Since one of the executive producers of the film is conspiracy gadfly Oliver Stone, viewers may approach this with a certain skepticism. Only those with inside knowledge will know how much is true and how much is conjecture for dramatic effect. To the credit of Stone and the other filmmakers, though, "Shot" contains no swipes at Reagan, who came from Hollywood but whose politics most of Hollywood disliked.
In fact, Reagan is portrayed as the good-natured, decent and unflappable man that is his image. The odd thing is that Richard Crenna, cast in the role, makes almost no attempt to look or sound like Reagan. Obviously he didn't want to do an impersonation that might border on parody -- every comic worth his salt did a Reagan impression in those days -- but a few little Reaganesque mannerisms would have been all right.
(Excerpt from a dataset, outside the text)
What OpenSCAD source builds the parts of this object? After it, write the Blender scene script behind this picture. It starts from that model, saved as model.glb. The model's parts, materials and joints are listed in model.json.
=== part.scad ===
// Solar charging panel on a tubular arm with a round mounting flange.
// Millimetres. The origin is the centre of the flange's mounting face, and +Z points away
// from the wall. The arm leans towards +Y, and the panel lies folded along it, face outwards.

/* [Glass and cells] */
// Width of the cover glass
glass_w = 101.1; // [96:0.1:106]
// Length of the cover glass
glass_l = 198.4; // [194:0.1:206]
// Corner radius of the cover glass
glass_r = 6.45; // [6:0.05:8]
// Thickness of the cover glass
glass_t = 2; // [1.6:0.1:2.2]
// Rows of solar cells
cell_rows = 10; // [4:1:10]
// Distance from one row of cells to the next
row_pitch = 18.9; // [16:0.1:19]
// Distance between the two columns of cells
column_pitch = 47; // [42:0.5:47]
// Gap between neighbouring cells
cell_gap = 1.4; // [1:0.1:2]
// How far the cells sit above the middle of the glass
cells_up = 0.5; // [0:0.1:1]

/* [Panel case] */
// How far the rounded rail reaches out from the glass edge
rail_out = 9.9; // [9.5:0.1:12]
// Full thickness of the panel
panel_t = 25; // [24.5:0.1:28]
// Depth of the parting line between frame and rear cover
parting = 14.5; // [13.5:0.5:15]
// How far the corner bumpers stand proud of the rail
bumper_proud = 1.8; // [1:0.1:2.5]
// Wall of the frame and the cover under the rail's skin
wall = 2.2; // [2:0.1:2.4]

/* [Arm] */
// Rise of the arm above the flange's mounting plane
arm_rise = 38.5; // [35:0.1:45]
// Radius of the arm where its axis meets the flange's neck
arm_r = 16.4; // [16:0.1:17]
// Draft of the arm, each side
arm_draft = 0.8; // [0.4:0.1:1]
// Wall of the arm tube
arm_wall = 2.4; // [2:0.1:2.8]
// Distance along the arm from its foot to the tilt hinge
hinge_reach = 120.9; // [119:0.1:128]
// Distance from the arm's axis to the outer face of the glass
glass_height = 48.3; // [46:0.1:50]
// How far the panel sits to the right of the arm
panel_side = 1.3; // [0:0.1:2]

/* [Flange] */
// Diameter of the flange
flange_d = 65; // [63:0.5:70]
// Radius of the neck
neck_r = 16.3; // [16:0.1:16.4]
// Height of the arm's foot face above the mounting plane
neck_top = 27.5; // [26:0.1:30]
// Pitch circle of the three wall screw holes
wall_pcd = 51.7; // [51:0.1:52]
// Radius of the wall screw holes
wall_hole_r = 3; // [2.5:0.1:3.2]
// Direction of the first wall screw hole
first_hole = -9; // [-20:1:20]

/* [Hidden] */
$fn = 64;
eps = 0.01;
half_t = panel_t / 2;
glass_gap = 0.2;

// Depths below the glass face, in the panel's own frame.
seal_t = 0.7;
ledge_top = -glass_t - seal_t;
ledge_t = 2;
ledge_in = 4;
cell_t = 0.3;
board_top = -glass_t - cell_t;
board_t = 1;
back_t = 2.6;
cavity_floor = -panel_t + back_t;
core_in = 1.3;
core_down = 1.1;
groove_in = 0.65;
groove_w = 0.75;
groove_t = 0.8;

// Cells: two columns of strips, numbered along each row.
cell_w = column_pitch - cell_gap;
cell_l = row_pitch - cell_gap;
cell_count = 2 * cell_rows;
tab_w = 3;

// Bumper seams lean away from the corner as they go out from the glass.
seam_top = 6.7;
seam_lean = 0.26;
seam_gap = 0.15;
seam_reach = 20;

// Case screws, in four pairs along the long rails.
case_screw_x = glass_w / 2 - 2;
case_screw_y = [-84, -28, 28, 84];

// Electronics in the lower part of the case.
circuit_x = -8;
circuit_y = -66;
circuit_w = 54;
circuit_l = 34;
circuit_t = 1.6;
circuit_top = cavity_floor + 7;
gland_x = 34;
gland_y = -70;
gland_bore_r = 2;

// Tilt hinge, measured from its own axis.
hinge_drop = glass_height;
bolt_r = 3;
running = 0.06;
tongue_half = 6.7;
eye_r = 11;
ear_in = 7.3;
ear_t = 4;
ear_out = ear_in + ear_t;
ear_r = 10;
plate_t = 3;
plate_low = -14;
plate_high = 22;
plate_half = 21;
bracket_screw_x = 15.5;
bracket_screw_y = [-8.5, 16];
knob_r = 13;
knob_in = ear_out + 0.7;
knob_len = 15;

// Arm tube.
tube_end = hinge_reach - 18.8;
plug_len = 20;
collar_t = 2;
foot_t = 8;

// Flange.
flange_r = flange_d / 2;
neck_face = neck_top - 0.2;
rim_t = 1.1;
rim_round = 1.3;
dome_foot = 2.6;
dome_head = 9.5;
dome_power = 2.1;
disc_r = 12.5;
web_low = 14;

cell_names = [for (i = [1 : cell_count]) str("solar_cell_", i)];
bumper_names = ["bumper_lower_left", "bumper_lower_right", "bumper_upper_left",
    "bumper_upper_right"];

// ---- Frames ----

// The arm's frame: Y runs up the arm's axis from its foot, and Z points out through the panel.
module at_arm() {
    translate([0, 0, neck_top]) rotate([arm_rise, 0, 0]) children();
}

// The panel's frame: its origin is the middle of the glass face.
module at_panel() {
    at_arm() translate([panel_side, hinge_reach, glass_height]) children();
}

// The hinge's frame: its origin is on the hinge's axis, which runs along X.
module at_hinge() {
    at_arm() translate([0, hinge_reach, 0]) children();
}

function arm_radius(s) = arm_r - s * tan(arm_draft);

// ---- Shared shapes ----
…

Crenna doesn't seem sufficiently presidential, or at least not Reaganesque enough.
Holland Taylor plays Nancy Reagan, to whom the media were never very kind, and fortunately this, too, is a sympathetic portrait. We see a woman of near-mythic loyalty and resolve who was not to be trifled with and who justifiably bristled when given the runaround by the Secret Service or the FBI. Taylor plays Nancy as tough but not bitchy, a welcome change from the usual savage and superficial caricature. Nancy Reagan was one of the most unfairly maligned figures of her time.
But then the movie is not really about the Reagans but about the men around them. At times, the pettiness and confusion in the situation room become darkly comic. The aides, most of them new at their jobs, come across like the Keystone Kabinet, with Haig clownishly grasping for the reins of power and barking at anyone he sees as a threat. He's even abusive to a telephone repairman: "You just shut up, and do your job, and then get the hell out."
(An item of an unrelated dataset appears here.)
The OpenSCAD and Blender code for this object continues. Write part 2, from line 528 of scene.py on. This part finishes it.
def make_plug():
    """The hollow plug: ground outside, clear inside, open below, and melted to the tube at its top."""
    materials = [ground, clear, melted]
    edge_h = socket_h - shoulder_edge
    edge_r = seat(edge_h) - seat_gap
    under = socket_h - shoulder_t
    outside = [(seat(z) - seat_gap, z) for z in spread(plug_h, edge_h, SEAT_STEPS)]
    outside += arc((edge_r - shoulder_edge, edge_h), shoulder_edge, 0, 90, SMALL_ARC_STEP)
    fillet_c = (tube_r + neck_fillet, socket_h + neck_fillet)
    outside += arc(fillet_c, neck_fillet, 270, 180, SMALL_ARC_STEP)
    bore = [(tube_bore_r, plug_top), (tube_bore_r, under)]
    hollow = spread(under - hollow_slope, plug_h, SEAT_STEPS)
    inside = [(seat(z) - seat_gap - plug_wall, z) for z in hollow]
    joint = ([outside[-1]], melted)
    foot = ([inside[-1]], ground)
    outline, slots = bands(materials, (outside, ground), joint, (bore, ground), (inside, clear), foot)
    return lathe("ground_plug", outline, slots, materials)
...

Nearly everything that could go wrong did, from the malfunctioning phones to a scheduled NORAD defense drill being mistaken for a launch of Soviet missiles. The "football" containing the apparatus needed by the president to launch a nuclear strike was missing for a time, and later the card needed to activate it was also lost. The FBI and the Secret Service took turns blaming each other for snafus and staging territorial tantrums.
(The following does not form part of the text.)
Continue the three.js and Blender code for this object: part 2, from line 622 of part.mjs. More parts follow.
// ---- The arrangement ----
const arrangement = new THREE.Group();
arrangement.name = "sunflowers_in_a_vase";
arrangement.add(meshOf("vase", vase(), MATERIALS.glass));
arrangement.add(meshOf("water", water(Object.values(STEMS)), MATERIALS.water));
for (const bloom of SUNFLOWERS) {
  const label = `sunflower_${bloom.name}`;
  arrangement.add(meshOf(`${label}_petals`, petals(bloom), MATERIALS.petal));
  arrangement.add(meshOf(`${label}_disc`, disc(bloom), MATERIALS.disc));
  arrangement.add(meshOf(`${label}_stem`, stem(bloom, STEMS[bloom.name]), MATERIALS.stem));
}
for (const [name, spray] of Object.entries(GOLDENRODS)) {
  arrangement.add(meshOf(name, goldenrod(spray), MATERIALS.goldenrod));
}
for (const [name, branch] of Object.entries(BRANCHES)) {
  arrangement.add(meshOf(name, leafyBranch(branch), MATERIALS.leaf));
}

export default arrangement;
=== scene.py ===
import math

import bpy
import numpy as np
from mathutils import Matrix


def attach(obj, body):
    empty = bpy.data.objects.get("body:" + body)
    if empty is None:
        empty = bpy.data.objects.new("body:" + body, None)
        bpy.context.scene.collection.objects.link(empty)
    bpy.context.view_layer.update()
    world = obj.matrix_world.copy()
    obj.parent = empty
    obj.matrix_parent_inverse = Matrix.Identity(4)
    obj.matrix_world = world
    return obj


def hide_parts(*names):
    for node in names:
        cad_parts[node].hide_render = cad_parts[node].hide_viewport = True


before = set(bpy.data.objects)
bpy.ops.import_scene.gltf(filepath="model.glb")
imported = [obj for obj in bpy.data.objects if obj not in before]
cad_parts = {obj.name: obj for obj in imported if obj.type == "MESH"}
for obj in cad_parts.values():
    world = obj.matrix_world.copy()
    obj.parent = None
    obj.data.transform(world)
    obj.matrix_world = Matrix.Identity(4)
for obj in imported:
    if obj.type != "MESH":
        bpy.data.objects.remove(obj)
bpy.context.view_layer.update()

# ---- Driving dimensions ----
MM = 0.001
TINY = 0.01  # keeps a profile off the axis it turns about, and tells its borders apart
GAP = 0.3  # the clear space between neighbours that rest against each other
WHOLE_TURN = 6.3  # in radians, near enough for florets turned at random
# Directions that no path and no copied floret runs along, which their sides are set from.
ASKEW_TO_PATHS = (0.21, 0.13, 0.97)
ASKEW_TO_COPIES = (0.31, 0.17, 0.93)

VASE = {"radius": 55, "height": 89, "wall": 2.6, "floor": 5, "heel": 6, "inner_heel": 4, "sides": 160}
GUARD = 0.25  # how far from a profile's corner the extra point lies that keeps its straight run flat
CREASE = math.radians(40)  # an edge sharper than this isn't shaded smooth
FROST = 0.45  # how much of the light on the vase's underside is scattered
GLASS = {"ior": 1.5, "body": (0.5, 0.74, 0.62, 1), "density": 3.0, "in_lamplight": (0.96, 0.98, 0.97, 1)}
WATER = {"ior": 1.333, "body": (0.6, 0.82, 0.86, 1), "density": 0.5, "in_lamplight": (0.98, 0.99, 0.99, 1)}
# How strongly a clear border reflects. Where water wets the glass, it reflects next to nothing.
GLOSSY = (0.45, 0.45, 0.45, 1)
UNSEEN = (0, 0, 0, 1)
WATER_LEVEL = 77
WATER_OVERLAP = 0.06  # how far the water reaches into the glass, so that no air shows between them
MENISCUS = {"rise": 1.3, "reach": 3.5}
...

While they bickered, an intruder was able to gain access to the hospital room where Reagan was recovering, the kind of ghastly security breach that certainly resonates today.
Familiar moments are dramatized, too -- Reagan walking into the emergency room unaware of the bullet inside him, jovially telling Nancy, "I forgot to duck." William Casey, then director of the CIA, is depicted as being virtually senile. Presidential press secretary James Brady, critically injured in the shooting, is all but ignored by the filmmakers.
For all the momentousness of the event it depicts, the film is disappointingly cheapish. It was shot in Canada, so of course the hospital doesn't look like the real hospital and the streets don't look like Washington streets.
The film was written and directed by Cyrus Nowrasteh, who did a much better job as writer. His direction fails to impose the electric tension of great political thrillers like "Fail-Safe" or "Seven Days in May." Even so, and despite some stinting when it came to production values, "The Day Reagan Was Shot" hasn't even one minute that isn't gripping. What happened was bad enough; what could have happened is flabbergasting.